Task to carry out: Could you write out the opening lines of the data, word for word, stopping after the line that contains "cord_above = 26.5"?

■ ■ ■

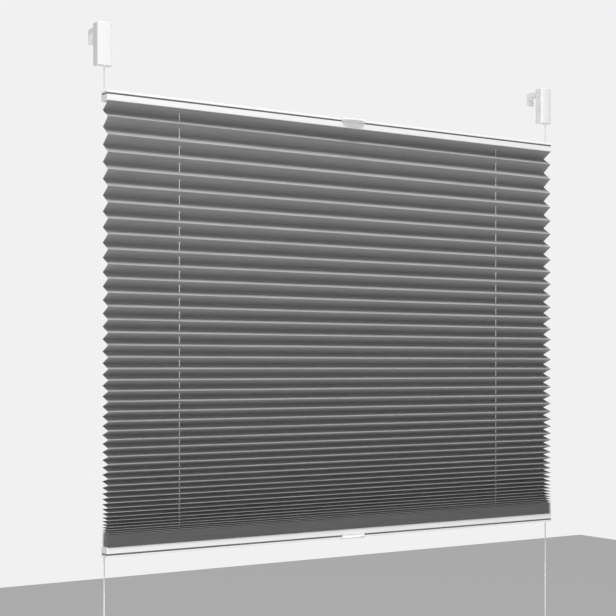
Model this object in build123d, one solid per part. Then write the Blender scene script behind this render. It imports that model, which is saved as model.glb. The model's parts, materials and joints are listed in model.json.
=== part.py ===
from build123d import *
import os
from math import ceil, sqrt

# Pleated blind that clamps onto a window sash. Two slim rails carry one folded sheet, and two
# crossed cords, held tight between four clamp brackets, guide the rails and keep them level.
# Millimetres. +X runs along the rails, +Y from the room into the sash, +Z up.
# The origin is on the sash's top front edge, in the middle of the blind.

# ---- driving dimensions -------------------------------------------------------------------
blind_width = 600.0        # rails, end to end
sash_height = 1210.0       # clamped top edge to clamped bottom edge
sash_thickness = 18.0      # the sash overlap that the clamps close on
drop = 449.0               # fabric between the rails
cord_above = 26.5          # bracket to top rail

rail_depth = 14.0          # along Y
rail_height = 10.0
rail_standoff = 5.0        # sash to the back of a rail
rail_wall = 1.0
rail_band = 6.2            # plain front band, from the fabric side to the groove
groove_height = 1.8
groove_depth = 1.4
lip_thickness = 1.2        # lips either side of the fabric slot
slot_width = 6.0

panel = 15.0               # one fold of the sheet, crease to crease
cloth = 0.3                # thickness of the sheet
side_inset = 1.5           # the sheet is this much shorter than the rails at each end
first_pitch = 15.7         # the first pleat is held a little closed by the rail
open_pitch = 18.1          # the second pleat, which carries the most weight
pitch_step = 0.396         # each pleat further down is this much more closed
stack_pitch = 1.0          # pleats that lie on each other

cord_radius = 0.55
cord_inset = 1.5           # outer cord runs, in from the rail ends
cord_front = 8.8           # outer cord runs, in front of the sash
hole_inset = 85.0          # inner cord runs, in from the rail ends
cord_bend = 2.0
cord_lane = 1.5            # between the two cords where they pass inside a rail
passage_radius = 0.8       # guides and caps round a cord
cloth_hole_radius = 1.0

cap_plate = 3.0
cap_plug = 9.0
guide_length = 12.0
strip_thickness = 1.2

bracket_height = 43.2
bracket_depth = 11.8
bracket_rise = 8.4         # above the sash edge
cover_wall = 1.2
cover_corner = 2.4
cover_crown = 0.5          # the front face bulges this much
cover_edge = 0.3
base_wall = 1.4
bearing_wall = 1.5         # carries the head of the clamp screw
back_plate = 2.0
hook_width = 10.0
hook_sheet = 1.6
hook_rise = 6.6            # top of the arm's side flanges above the sash edge
hook_tail = 5.8            # the same at the back
hook_flange = 1.2
hook_seat = 1.0            # arm above the sash edge
lip_drop = 9.0             # how far the lip reaches behind the sash
nut_thickness = 2.4
screw_radius = 2.0
screw_head_radius = 3.2
screw_head = 1.05
screw_drop = 14.0          # screw axis below the sash edge
socket_flats = 2.5
socket_depth = 1.8
shoe_height = 11.2
shoe_tip = 3.3             # the nose that the cord leaves by
shoe_ledge = 0.8
stop_radius = 1.6
stop_height = 3.0

grip_width = 30.0
grip_wall = 1.0
grip_reach = 4.5           # how far the finger tab stands forward
grip_tab = 1.8

# ---- clearances ---------------------------------------------------------------------------
fit = 0.1                  # pieces that are pushed together and stay
slide_gap = 0.2            # the hook between the walls of its base
cover_gap = 0.2            # the cover round the base
thread_gap = 0.05
bearing_gap = 0.1
snap_gap = 0.25            # grip hooks in the groove

# ---- places that follow -------------------------------------------------------------------
half_width = blind_width / 2
rail_front = -(rail_standoff + rail_depth)
rail_y = -(rail_standoff + rail_depth / 2)
bracket_bottom = bracket_rise - bracket_height
top_z = bracket_bottom - cord_above - rail_height      # fabric side of the top rail
bottom_z = top_z - drop                                # fabric side of the bottom rail
middle = Plane.XY.offset((top_z + bottom_z) / 2)
sash_middle = Plane.XY.offset(-sash_height / 2)
cord_y = -cord_front
cord_x = half_width - cord_inset
hole_x = half_width - hole_inset
low_chamber = rail_depth / 2 - rail_wall               # half depths of the two chambers
high_chamber = rail_depth / 2 - groove_depth - rail_wall
shoulder = rail_band - rail_wall - fit                 # height where the chamber narrows
ceiling = rail_height - rail_wall
lane_middle = (shoulder + ceiling) / 2
lanes = {-1: lane_middle + cord_lane / 2, 1: lane_middle - cord_lane / 2}
slot_half = slot_width / 2
seat = cloth / 2 + fit                                 # sheet against the outside of a lip
cloth_half = half_width - side_inset
held_half = half_width - cap_plate - 2 * fit           # the strip and the edge inside a rail
edge_rise = rail_y - slot_half + fit
bracket_x = cord_x
base_half = hook_width / 2 + slide_gap + base_wall
bracket_width = 2 * (base_half + cover_gap + cover_wall)


# ---- small helpers ------------------------------------------------------------------------
def block(x, y, z):
    """A box from its (low, high) pairs."""
    size = [b - a for a, b in (x, y, z)]
    return Pos(*[(a + b) / 2 for a, b in (x, y, z)]) * Box(*size)


def rod_y(radius, x, z, y0, y1):
    return Pos(x, (y0 + y1) / 2, z) * Rot(90, 0, 0) * Cylinder(radius, y1 - y0)


def rod_z(radius, x, y, z0, z1):
    return Pos(x, y, (z0 + z1) / 2) * Cylinder(radius, z1 - z0)


def rectangle(u0, u1, v0, v1):
    return Pos((u0 + u1) / 2, (v0 + v1) / 2) * Rectangle(u1 - u0, v1 - v0)


def outline(points):
    return make_face(Polyline(*points, close=True))


def along_x(face, x0, x1):
    """A section drawn in Y and Z, pulled out along X."""
    return extrude(Plane.YZ.offset(x0) * face, amount=x1 - x0)


def tube(points, radius):
    path = FilletPolyline(*points, radius=cord_bend)
    return sweep(Plane(origin=path @ 0, z_dir=path % 0) * Circle(radius), path=path)


def save(name, shape):
    export_step(shape, f"parts/{name}.step")


# ---- rails --------------------------------------------------------------------------------
def rail_outside():
    half = rail_depth / 2
    body = rectangle(-half, half, 0, rail_height)
    body = fillet(body.vertices(), 0.6)
    for side in (-1, 1):
        notch = rectangle(half - groove_depth, half + 1, rail_band, rail_band + groove_height)
        body -= notch if side > 0 else mirror(notch, about=Plane.YZ)
    return body


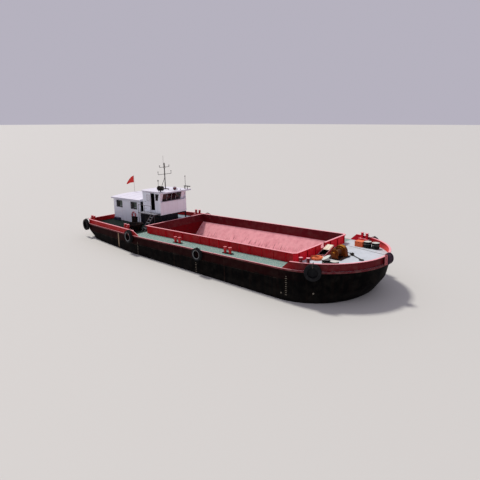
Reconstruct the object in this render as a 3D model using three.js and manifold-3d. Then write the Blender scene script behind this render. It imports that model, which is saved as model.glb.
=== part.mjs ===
// A self-propelled hopper workboat: a shallow river barge with one open hold, a raised wheelhouse
// over the engine casing and a crew house aft.
// Millimetres. +X towards the bow, +Y to port, +Z up. The origin is amidships on the centreline,
// on the flat keel plating.
import * as THREE from 'three';
import { mergeVertices } from 'three/addons/utils/BufferGeometryUtils.js';
import Module from 'manifold-3d';

const wasm = await Module();
wasm.setup();

// Driving sizes of the hull
const HALF_BEAM = 5200;
const DECK_Z = 2800;
const BOW_CENTRE_X = 10100;
const BOW_REACH = 5700;
const STERN_JOINT_X = -7000;
const TRANSOM_X = -16400;
const TRANSOM_HALF = 4400;
const TRANSOM_CORNER = 500;
const STRAKE_DEPTH = 90;
const STRAKE_HEIGHT = 120;
const SEAT_GAP = 0.3;
const RUNNING_GAP = 0.5;
const MOVING_GAP = 5;
const OVERCUT = 50;

// Driving sizes of the hold
const HOLD_AFT_X = -6550;
const HOLD_FORE_X = 10680;
const HOLD_HALF = 3795;
const COAMING_TOP_Z = 3550;
const COAMING_PLATE = 80;
const HOPPER_TOP_Z = 2700;
const HOPPER_FLOOR_Z = 285;
const HOPPER_FLOOR_HALF = 1300;

// Driving sizes of the houses
const WALL = 60;
const CASING_TOP_Z = 4050;
const HOUSE = { aft: -15800, fore: -10940, starboard: -1250, port: 3500, top: 5250 };
const BRIDGE = { aft: -10750, fore: -7400, starboard: -1300, port: 2200, top: 6350, corner: 700 };

// Driving sizes of the running gear
const SHAFT_Y = 1900;
const SHAFT_Z = 600;
const PROPELLER_RADIUS = 480;
const PROPELLER_X = -13300;
const RUDDER_X = -14250;

const PAINT = {
  hull: [0x17171b, 0.55, 0.1],
  red: [0x8c1a20, 0.5, 0.1],
  pink: [0xb55a5e, 0.6, 0.1],
  white: [0xd9dbe2, 0.45, 0.05],
  dark: [0x2a2c33, 0.6, 0.1],
  ochre: [0x9a6420, 0.6, 0.2],
  rubber: [0x141416, 0.9, 0.0],
  glass: [0x2c3338, 0.15, 0.0],
  steel: [0x6d7074, 0.45, 0.6],
  bronze: [0x8f6a35, 0.4, 0.8],
  flag: [0xc4161c, 0.85, 0.0],
  orange: [0xd8632a, 0.6, 0.0],
};

// Solids and how they are joined
function solid(geometry) {
  const bare = geometry.clone();
  bare.deleteAttribute('normal');
  bare.deleteAttribute('uv');
  const merged = mergeVertices(bare, 1e-3);
  return new wasm.Manifold(new wasm.Mesh({
    numProp: 3,
    vertProperties: new Float32Array(merged.attributes.position.array),
    triVerts: new Uint32Array(merged.index.array),
  }));
}

function geometryOf(body) {
  const mesh = body.getMesh();
  const geometry = new THREE.BufferGeometry();
  geometry.setAttribute('position', new THREE.BufferAttribute(mesh.vertProperties, 3));
  geometry.setIndex(new THREE.BufferAttribute(mesh.triVerts, 1));
  return geometry;
}

function join(bodies) {
  return bodies.reduce((sum, body) => sum.add(body));
}

function cut(body, tools) {
  return tools.reduce((rest, tool) => rest.subtract(tool), body);
}

// Ranges: two limits in rising order, and a width about a middle
function ordered(a, b) {
  return [Math.min(a, b), Math.max(a, b)];
}

function about(middle, width) {
  return [middle - width / 2, middle + width / 2];
}

function block([x0, x1], [y0, y1], [z0, z1]) {
  const geometry = new THREE.BoxGeometry(x1 - x0, y1 - y0, z1 - z0);
  return solid(geometry.translate((x0 + x1) / 2, (y0 + y1) / 2, (z0 + z1) / 2));
}

function shapeOf(points, holes = []) {
  const shape = new THREE.Shape(points.map(([u, v]) => new THREE.Vector2(u, v)));
  shape.holes = holes.map((hole) => new THREE.Path(hole.map(([u, v]) => new THREE.Vector2(u, v))));
  return shape;
}

// A plan outline of [x, y] points, raised from z0 to z1
function upright(points, [z0, z1], holes = []) {
  const rise = { depth: z1 - z0, bevelEnabled: false };
  return solid(new THREE.ExtrudeGeometry(shapeOf(points, holes), rise).translate(0, 0, z0));
}

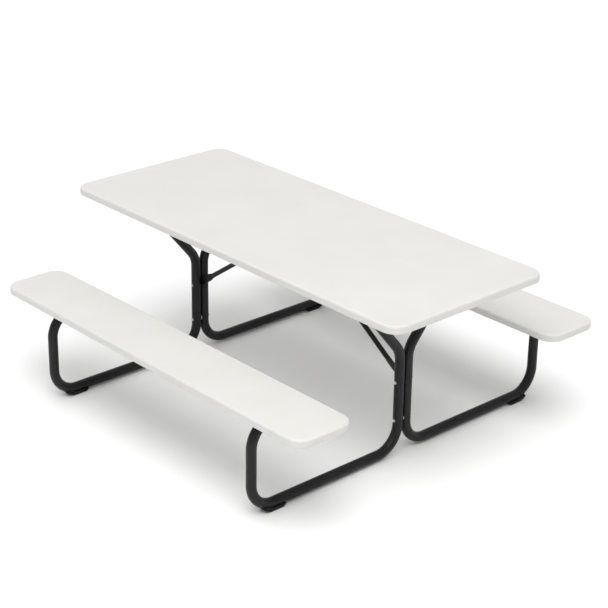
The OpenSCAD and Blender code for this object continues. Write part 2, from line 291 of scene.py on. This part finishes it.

■ ■ ■

Task answer:
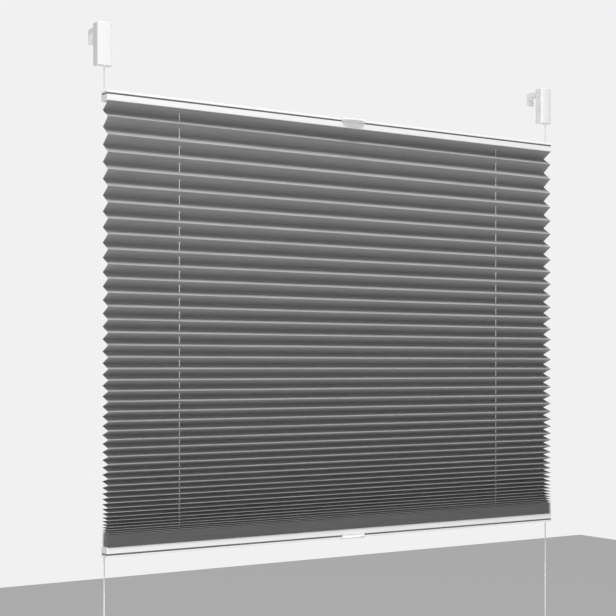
Model this object in build123d, one solid per part. Then write the Blender scene script behind this render. It imports that model, which is saved as model.glb. The model's parts, materials and joints are listed in model.json.
=== part.py ===
from build123d import *
import os
from math import ceil, sqrt

# Pleated blind that clamps onto a window sash. Two slim rails carry one folded sheet, and two
# crossed cords, held tight between four clamp brackets, guide the rails and keep them level.
# Millimetres. +X runs along the rails, +Y from the room into the sash, +Z up.
# The origin is on the sash's top front edge, in the middle of the blind.

# ---- driving dimensions -------------------------------------------------------------------
blind_width = 600.0        # rails, end to end
sash_height = 1210.0       # clamped top edge to clamped bottom edge
sash_thickness = 18.0      # the sash overlap that the clamps close on
drop = 449.0               # fabric between the rails
cord_above = 26.5          # bracket to top rail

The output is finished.